_Written problem_:
All of the data below should be written out exactly.
## Start
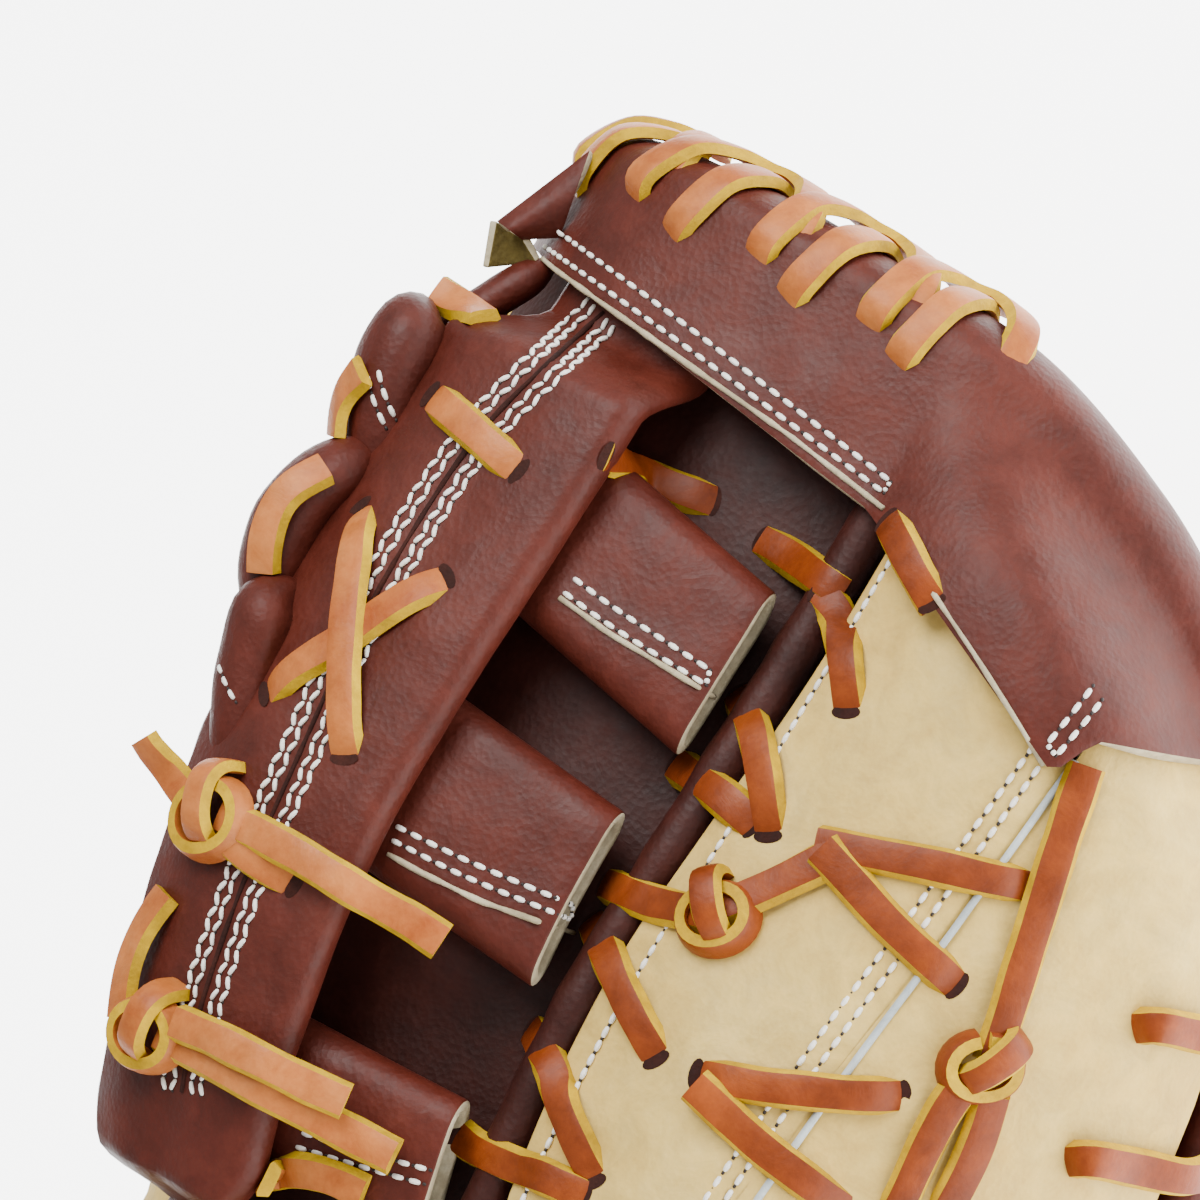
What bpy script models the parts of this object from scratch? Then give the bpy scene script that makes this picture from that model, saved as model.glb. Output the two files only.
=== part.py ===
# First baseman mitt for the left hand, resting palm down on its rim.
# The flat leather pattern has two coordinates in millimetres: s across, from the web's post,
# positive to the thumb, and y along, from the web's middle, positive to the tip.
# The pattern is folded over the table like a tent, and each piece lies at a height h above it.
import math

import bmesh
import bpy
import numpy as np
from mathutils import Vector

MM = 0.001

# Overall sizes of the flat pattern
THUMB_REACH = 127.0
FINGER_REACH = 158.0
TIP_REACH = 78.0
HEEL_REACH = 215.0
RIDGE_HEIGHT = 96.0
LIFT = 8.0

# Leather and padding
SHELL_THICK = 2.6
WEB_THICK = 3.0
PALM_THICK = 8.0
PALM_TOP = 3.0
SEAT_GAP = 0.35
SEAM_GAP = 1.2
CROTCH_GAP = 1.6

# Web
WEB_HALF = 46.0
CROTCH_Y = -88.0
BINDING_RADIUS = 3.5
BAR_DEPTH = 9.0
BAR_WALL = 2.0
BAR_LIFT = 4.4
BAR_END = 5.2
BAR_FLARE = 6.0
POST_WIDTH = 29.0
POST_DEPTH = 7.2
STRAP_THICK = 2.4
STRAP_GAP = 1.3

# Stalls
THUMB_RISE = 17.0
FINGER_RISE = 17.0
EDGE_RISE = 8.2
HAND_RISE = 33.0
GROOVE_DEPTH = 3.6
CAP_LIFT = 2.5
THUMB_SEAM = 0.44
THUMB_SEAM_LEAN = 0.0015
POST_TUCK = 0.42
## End
_Output for this task_:
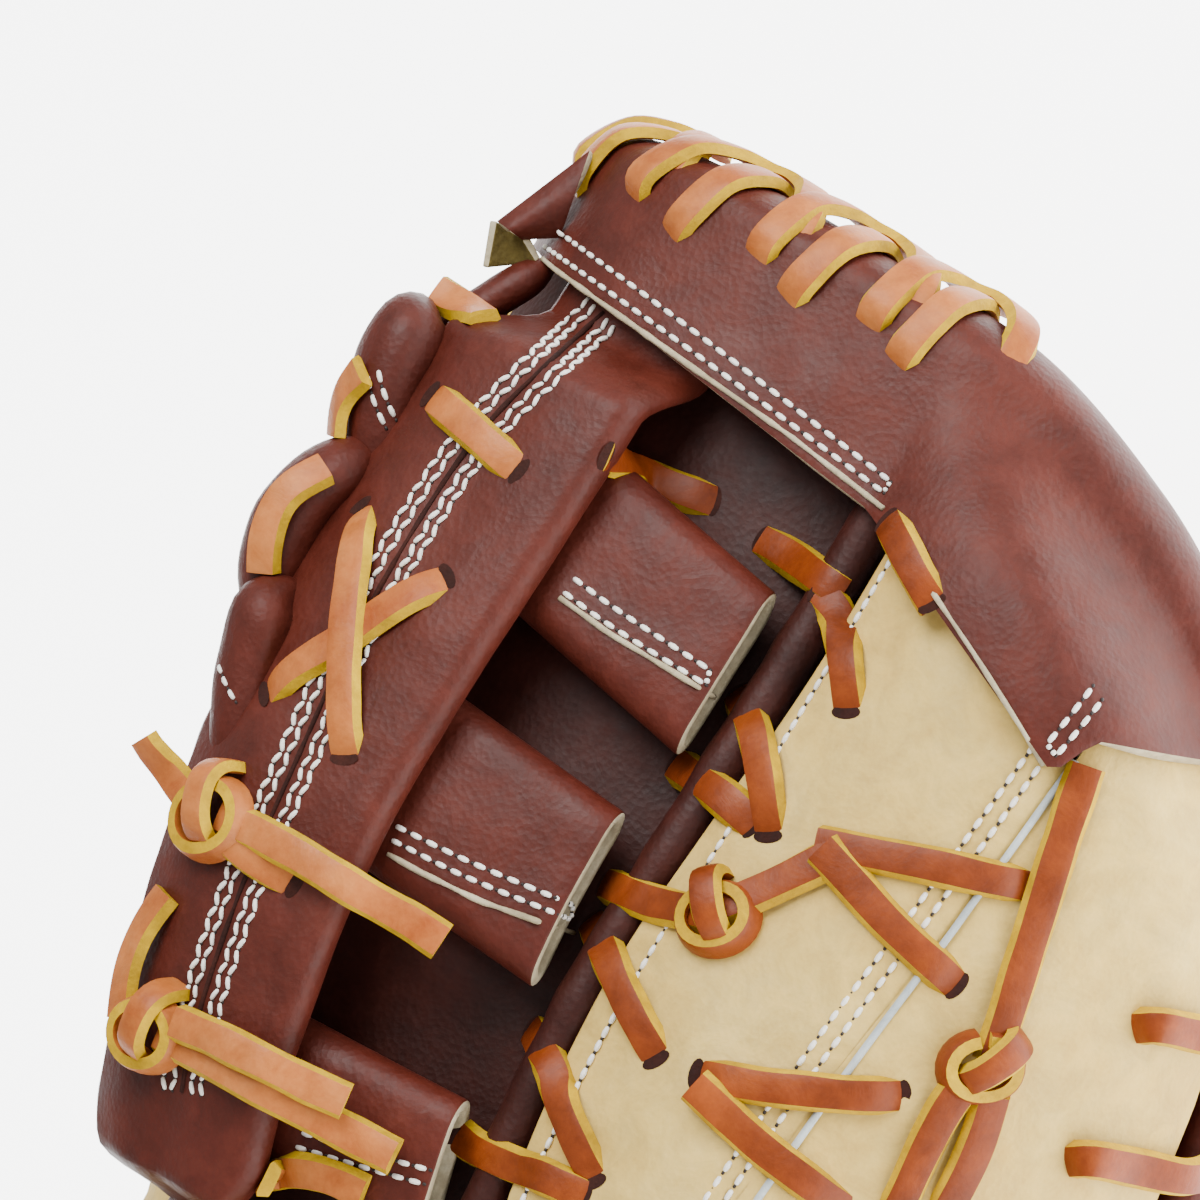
What bpy script models the parts of this object from scratch? Then give the bpy scene script that makes this picture from that model, saved as model.glb. Output the two files only.
=== part.py ===
# First baseman mitt for the left hand, resting palm down on its rim.
# The flat leather pattern has two coordinates in millimetres: s across, from the web's post,
# positive to the thumb, and y along, from the web's middle, positive to the tip.
# The pattern is folded over the table like a tent, and each piece lies at a height h above it.
import math

import bmesh
import bpy
import numpy as np
from mathutils import Vector

MM = 0.001

# Overall sizes of the flat pattern
THUMB_REACH = 127.0
FINGER_REACH = 158.0
TIP_REACH = 78.0
HEEL_REACH = 215.0
RIDGE_HEIGHT = 96.0
LIFT = 8.0

# Leather and padding
SHELL_THICK = 2.6
WEB_THICK = 3.0
PALM_THICK = 8.0
PALM_TOP = 3.0
SEAT_GAP = 0.35
SEAM_GAP = 1.2
CROTCH_GAP = 1.6

# Web
WEB_HALF = 46.0
CROTCH_Y = -88.0
BINDING_RADIUS = 3.5
BAR_DEPTH = 9.0
BAR_WALL = 2.0
BAR_LIFT = 4.4
BAR_END = 5.2
BAR_FLARE = 6.0
POST_WIDTH = 29.0
POST_DEPTH = 7.2
STRAP_THICK = 2.4
STRAP_GAP = 1.3

# Stalls
THUMB_RISE = 17.0
FINGER_RISE = 17.0
EDGE_RISE = 8.2
HAND_RISE = 33.0
GROOVE_DEPTH = 3.6
CAP_LIFT = 2.5
THUMB_SEAM = 0.44
THUMB_SEAM_LEAN = 0.0015
POST_TUCK = 0.42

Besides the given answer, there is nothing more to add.